The marine environment of the West Coast Bioregion between Kalbarri and Augusta is predominantly a temperate oceanic zone, but it is heavily influenced by the Leeuwin Current, which transports warm tropical water southward along the edge of the continental shelf.

Most of the fish stocks of the region are temperate, in keeping with the coastal water temperatures that range from 18° C to about 24° C. The Leeuwin Current is also responsible for the existence of the unusual Abrolhos Islands coral reefs at latitude 29° S and the extended southward distribution of many tropical species along the West Coast and even into the South Coast.

The Leeuwin Current system, which can be up to several hundred kilometres wide along the West Coast, flows most strongly in autumn/winter (April to August) and has its origins in ocean flows from the Pacific through the Indonesian archipelago. The current is variable in strength from year-to-year, flowing at speeds typically around 1 knot, but has been recorded at 3 knots on occasions.

The annual variability in current strength is reflected in variations in Fremantle sea levels, and is related to El Niño or Southern Oscillation events in the Pacific Ocean. Weaker counter-currents on the continental shelf (shoreward of the Leeuwin Current), such as the Capes Current that flows northward from Cape Leeuwin as far as Shark Bay, occur during summer and influence the distribution of many of the coastal finfish species.

The West Coast is characterised by exposed sandy beaches and a limestone reef system that creates surface reef lines, often about 5 kilometres off the coast.

The most significant impact of the clear, warm, low-nutrient waters of the Leeuwin Current is on the growth and distribution of the temperate seagrasses. These form extensive meadows in protected coastal waters of the West Coast Bioregion, generally in depths of 20 m (but up to 30m), and act as major nursery areas for many fish species and particularly for the western rock lobster stock.

Further offshore, the continental shelf habitats are typically composed of coarse sand interspersed with low limestone reef associated with old shorelines. There are few areas of protected water along the west coast, the exceptions being within the Abrolhos Islands, the leeward sides of some small islands off the Midwest Coast, plus behind Rottnest and Garden Islands in the Perth metropolitan area.

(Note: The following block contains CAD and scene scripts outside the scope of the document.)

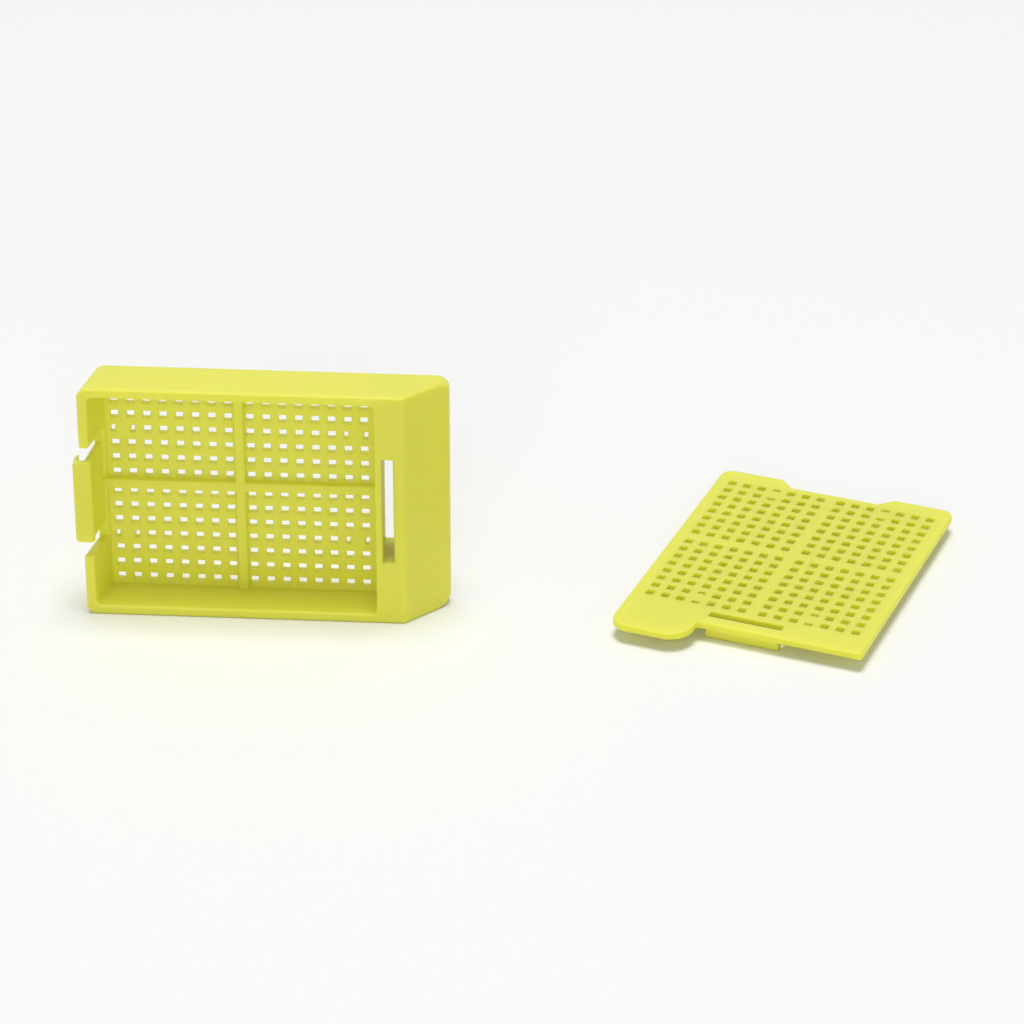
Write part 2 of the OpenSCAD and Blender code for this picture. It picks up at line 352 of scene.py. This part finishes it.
def smooth_normals(shape):
    """One normal for each point, by area: of the flats that it is on, or else of its roundings."""
    shape.normal_update()
    area = {f: f.calc_area() for f in shape.faces}
    for group in flats(f for f in shape.faces if f.material_index != ROUNDED):
        whole = sum(area[f] for f in group)
        for face in group:
            area[face] = whole
    normals = []
    for point in shape.verts:
        own = [f for f in point.link_faces if f.material_index != ROUNDED] or point.link_faces
        normals.append(sum((f.normal * area[f] for f in own), Vector()).normalized())
    return normals


def soften(node, name, edges, writing_normal=None):
    """A piece with the form of a moulding's node and all its edges softly rounded."""
    shape = cleaned(frame["nodes"][node].data)
    weight = shape.edges.layers.float.new("bevel_weight_edge")
    weigh_edges(shape, weight, edges)
    piece = rounded(shape, name, edges)
    shape.free()
    shape = bmesh.new()
    shape.from_mesh(piece.data)
    for group in flats(f for f in shape.faces if f.material_index != ROUNDED):
        if len(group) > 1 or len(group[0].verts) > 4:
            refill(shape, group)
    if writing_normal is not None:
        for face in shape.faces:
            if face.material_index == MOULDED and face.normal.dot(writing_normal) > math.cos(FLAT):
                face.material_index = WRITING
    normals = smooth_normals(shape)
    bmesh.ops.scale(shape, vec=(MM,) * 3, verts=shape.verts)
    shape.to_mesh(piece.data)
    shape.free()
    piece.data.shade_smooth()
    piece.data.normals_split_custom_set_from_vertices(normals)
    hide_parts(node)
    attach(piece, "root")
    return piece


# ---------------------------------------------------------------- materials

ACETAL_IOR = 1.48
SCATTER = (1.0, 0.95, 0.25)  # how far red, green and blue travel, as shares of the light depth
CLOUD = 9 * MM  # size of the faint cloud in the colour
CLOUD_SHADES = (0.975, 1.02)  # what the colour is multiplied by where the cloud is 0 and 1
ROUGH_GRAIN, ROUGH_CLOUD = 0.1, 0.06  # how much the grain and the cloud change the roughness
WRITING_GRAIN = 2.5  # how much deeper the grain of the writing face is


class Socket:
    """A node's output. A sum that is written with it adds Math nodes."""

    def __init__(self, finish, link):
        self.finish = finish
        self.link = link

    def _with(self, operation, *values):
        return self.finish.node("ShaderNodeMath", {"operation": operation}, dict(enumerate(values)))

    def __add__(self, other):
        return self._with("ADD", self, other)

    def __sub__(self, other):
        return self._with("SUBTRACT", self, other)

    def __mul__(self, other):
        return self._with("MULTIPLY", self, other)

    def __rsub__(self, other):
        return self._with("SUBTRACT", other, self)

    __radd__ = __add__
    __rmul__ = __mul__


class Finish:
    """A material, or the room's light, whose nodes are made by one method."""

    def __init__(self, made):
        self.made = made
        made.use_nodes = True
        self.tree = made.node_tree
        self.tree.nodes.clear()

    def node(self, kind, settings=None, inputs=None, output=0):
        """A new node, with its settings and its inputs' values or links, as one of its outputs."""
        made = self.tree.nodes.new(kind)
        for key, value in (settings or {}).items():
            setattr(made, key, value)
        for key, value in (inputs or {}).items():
            if isinstance(value, Socket):
                self.tree.links.new(value.link, made.inputs[key])
            else:
                made.inputs[key].default_value = value
        return Socket(self, made.outputs[output]) if made.outputs else None

    def noise(self, size, roughness=0.5):
        """Noise from 0 to 1, whose spots are about the given size across."""
        place = self.node("ShaderNodeTexCoord", output="Object")
        return self.node("ShaderNodeTexNoise", None, {
            "Vector": place, "Scale": 1 / size, "Detail": 3, "Roughness": roughness})

    def tint(self, share, dark, light):
        """A colour between two, by a share from 0 to 1."""
        return self.node("ShaderNodeMix", {"data_type": "RGBA"}, {
            "Factor": share, "A": (*dark, 1), "B": (*light, 1)}, output="Result")

    def seen(self):
        """1 to the camera, straight or by a reflection or clear plastic, and 0 to other light."""
        camera_ray, glossy_ray, clear_ray = (
            self.node("ShaderNodeLightPath", output=kind)
            for kind in ("Is Camera Ray", "Is Glossy Ray", "Is Transmission Ray"))
        return camera_ray + glossy_ray + clear_ray

    def shade(self, shader, output="ShaderNodeOutputMaterial"):
        """What was made, with the shader on its surface."""
        self.node(output, None, {"Surface": shader})
        return self.made


def acetal(name, plastic, colour, roughness, coarseness=1):
    """Satin acetal: even colour with a faint cloud in it, and the fine grain of moulded skin."""
    finish = Finish(bpy.data.materials.new(name))
    cloud = finish.noise(CLOUD)
    grain = finish.noise(plastic.grain, roughness=0.6)
    dark, light = ([min(1, c * shade) for c in colour] for shade in CLOUD_SHADES)
    smoothest = roughness - (ROUGH_GRAIN + ROUGH_CLOUD) / 2
    bump = finish.node("ShaderNodeBump", None, {
        "Height": grain * (plastic.grain_height * coarseness), "Distance": 1.0, "Strength": 1.0})
    shader = finish.node("ShaderNodeBsdfPrincipled", {"subsurface_method": "RANDOM_WALK"}, {
        "Base Color": finish.tint(cloud, dark, light),
        "Roughness": grain * ROUGH_GRAIN + (cloud * ROUGH_CLOUD + smoothest),
        "IOR": ACETAL_IOR,
        "Subsurface Weight": plastic.translucency,
        "Subsurface Radius": SCATTER,
        "Subsurface Scale": plastic.depth,
        "Normal": bump})
    return finish.shade(shader)


def dress(piece, skin, writing):
    """Puts the moulded skin on flats and roundings, and the other finish on the writing face."""
    piece.data.materials.clear()
    for material in (skin, skin, writing):
        piece.data.materials.append(material)


# ---------------------------------------------------------------- operators


class CASSETTE_OT_base(bpy.types.Operator):
    """Makes the base moulding: tray, latch, cross ribs, lid slot and writing face"""

    bl_idname = "cassette.base"
    bl_label = "Base moulding"

    def execute(self, context):
        plastic = context.scene.cassette_plastic
        mounts = {mount["name"]: mount for mount in frame["record"]["mounts"]}
        facing = Vector(mounts["writing_face"]["axis"]).normalized()
        piece = soften("base", "base_moulding", context.scene.cassette_edges, facing)
        skin = acetal("base skin", plastic, plastic.base_colour, plastic.roughness)
        writing = acetal("writing face", plastic, plastic.base_colour, plastic.writing_roughness,
                         WRITING_GRAIN)
        dress(piece, skin, writing)
        return {"FINISHED"}


class CASSETTE_OT_lid(bpy.types.Operator):
    """Makes the lid moulding: perforated plate, lip, hook and thumb tab"""

    bl_idname = "cassette.lid"
    bl_label = "Lid moulding"

    def execute(self, context):
        plastic = context.scene.cassette_plastic
        piece = soften("lid", "lid_moulding", context.scene.cassette_edges)
        skin = acetal("lid skin", plastic, plastic.lid_colour, plastic.roughness)
        dress(piece, skin, skin)
        return {"FINISHED"}


def aimed(thing, place, aim):
    """Sets a lamp or a camera down and turns it to look at a point."""
    thing.location = place
    thing.rotation_mode = "QUATERNION"
    thing.rotation_quaternion = (Vector(aim) - Vector(place)).to_track_quat("-Z", "Y")
    bpy.context.scene.collection.objects.link(thing)


# Places and sizes in metres.
LAMPS_AIM = (0.03, 0, 0)
OVERHEAD_PLACE = (0.03, 0, 1.6)
OVERHEAD_SIZE = 0.6
FRONT_PLACE = (0.03, -1.5, 0.7)
FRONT_SIZE = 0.8
NEAREST, FURTHEST = 0.01, 20  # what the camera sees lies between these


def soft_box(name, place, size, power):
    """Hangs a square lamp at a place and turns it to the part."""
    lamp = bpy.data.lights.new(name, "AREA")
    lamp.shape = "SQUARE"
    lamp.size = size
    lamp.energy = power
    aimed(bpy.data.objects.new(name, lamp), place, LAMPS_AIM)


class CASSETTE_OT_stage(bpy.types.Operator):
    """Lays the table, hangs the lamps and places the camera"""

    bl_idname = "cassette.stage"
    bl_label = "Stage"

    def execute(self, context):
        stage = context.scene.cassette_stage
        half = stage.table_size / 2
        corners = [(-half, -half, 0), (half, -half, 0), (half, half, 0), (-half, half, 0)]
        mesh = bpy.data.meshes.new("table")
        mesh.from_pydata(corners, [], [(0, 1, 2, 3)])
        table = bpy.data.objects.new("table", mesh)
        context.scene.collection.objects.link(table)
        top = Finish(bpy.data.materials.new("table top"))
        mesh.materials.append(top.shade(top.node("ShaderNodeBsdfPrincipled", None, {
            "Base Color": top.tint(top.seen(), stage.table_colour, stage.table_seen),
            "Roughness": 0.7, "Specular IOR Level": 0.2})))
        table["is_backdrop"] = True

        room = Finish(bpy.data.worlds.new("room"))
        context.scene.world = room.shade(room.node("ShaderNodeBackground", None, {
            "Color": (1, 1, 1, 1),
            "Strength": room.seen() * (1 - stage.sky) + stage.sky}), "ShaderNodeOutputWorld")
        soft_box("overhead lamp", OVERHEAD_PLACE, OVERHEAD_SIZE, stage.overhead)
        soft_box("front lamp", FRONT_PLACE, FRONT_SIZE, stage.front)

        camera = bpy.data.cameras.new("camera")
        camera.lens = stage.lens
        camera.clip_start = NEAREST
        camera.clip_end = FURTHEST
        holder = bpy.data.objects.new("camera", camera)
        aimed(holder, stage.camera_place, stage.camera_aim)
        context.scene.camera = holder
        context.scene.view_settings.view_transform = "Standard"
        return {"FINISHED"}


class CASSETTE_PT_panel(bpy.types.Panel):
    """The steps in their order, and all the settings"""

    bl_label = "Tissue Cassette"
    bl_space_type = "VIEW_3D"
    bl_region_type = "UI"
    bl_category = "Cassette"

    def draw(self, context):
        for operator in STEPS:
            self.layout.operator(operator.bl_idname)
        for group in ("cassette_edges", "cassette_plastic", "cassette_stage"):
            box = self.layout.box()
            settings = getattr(context.scene, group)
            for name in settings.__annotations__:
                box.prop(settings, name)


STEPS = (CASSETTE_OT_base, CASSETTE_OT_lid, CASSETTE_OT_stage)
CLASSES = (CassetteEdges, CassettePlastic, CassetteStage, *STEPS, CASSETTE_PT_panel)


def register():
    for kind in CLASSES:
        bpy.utils.register_class(kind)
    bpy.types.Scene.cassette_edges = PointerProperty(type=CassetteEdges)
    bpy.types.Scene.cassette_plastic = PointerProperty(type=CassettePlastic)
    bpy.types.Scene.cassette_stage = PointerProperty(type=CassetteStage)


def unregister():
    del bpy.types.Scene.cassette_stage
    del bpy.types.Scene.cassette_plastic
    del bpy.types.Scene.cassette_edges
    for kind in reversed(CLASSES):
        bpy.utils.unregister_class(kind)


def main():
    register()
    bpy.ops.cassette.base()
    bpy.ops.cassette.lid()
    bpy.ops.cassette.stage()
    boxes = [[list(corner) for corner in box] for box in (cad_box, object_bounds())]


if __name__ == "__main__":
    main()
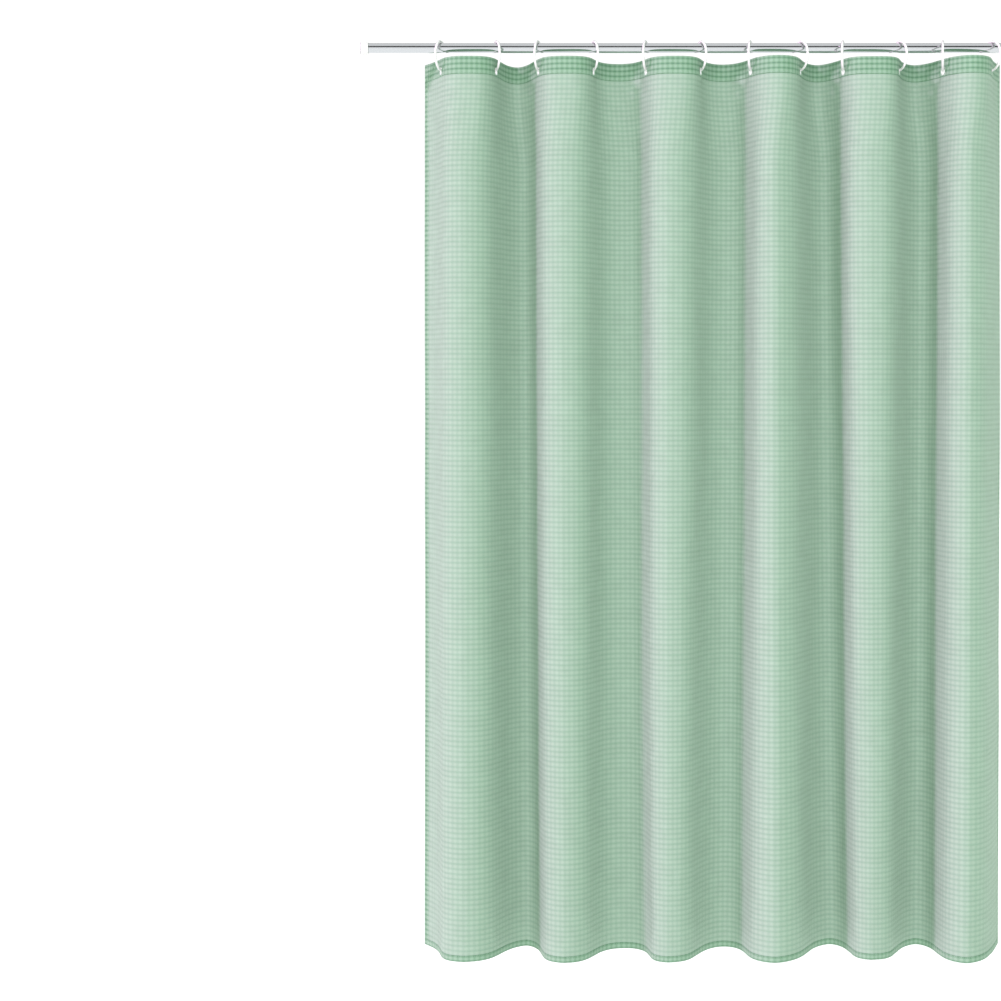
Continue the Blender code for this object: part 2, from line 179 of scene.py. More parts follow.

The two significant marine embayments in the West Coast are Cockburn Sound and Geographe Bay. Along the West Coast, there are 4 significant estuarine systems – the Swan/Canning, Peel/Harvey and Leschenault estuaries and Hardy Inlet (Blackwood estuary). All of these are permanently open to the sea and form an extension of the marine environment except when freshwater run-off displaces the oceanic water for a short period in winter and spring.

Southward of Cape Naturaliste, the coastline changes from limestone to predominantly granite and becomes more exposed to the influences of the Southern Ocean.

Fishing and aquaculture activities

The principal commercial fishery in this region is the western rock lobster fishery, which is Australia’s most valuable single-species wild capture fishery. There are also significant commercial fisheries for other invertebrates including scallops, abalone, blue swimmer crabs and octopus that use trawl, diving and potting methods.

Beach based methods such as beach seining and near-shore gillnetting, and hand-hauled nets are used to capture whitebait, mullet and whiting in a very restricted number of locations.

The West Coast Bioregion, which contains the state’s major population centres, is the most heavily used bioregion for recreational fishing (including charter based fishing). The range of recreational fishing opportunities includes estuarine fishing, beach fishing and boat fishing either in embayments or offshore for demersal and pelagic/game species often around islands and out to the edge of the continental shelf.

Commercial fishers also take a range of offshore finfish species including sharks, dhufish, snapper, baldchin groper and emperors using demersal line and net methods.

The principal aquaculture development activities in the West Coast Bioregion are the production of blue mussels (Mytilus galloprovincialis) and marine algae (Dunaliella salina) for beta-carotene production, and the emerging black pearl industry based on the production of Pinctada margaritifera at the Abrolhos Islands.

The main mussel farming area is in southern Cockburn Sound, where conditions are sheltered and the nutrient and planktonic food levels are sufficient to promote good growth rates. Owing to the generally low productivity of the Western Australian coastline under the influence of the Leeuwin Current, areas outside embayments (where nutrient levels are enhanced) are unsuitable for bivalve aquaculture.

Initiatives to expand the number of aquaculture sectors in this bioregion currently include those for octopus, live rock/coral and finfish.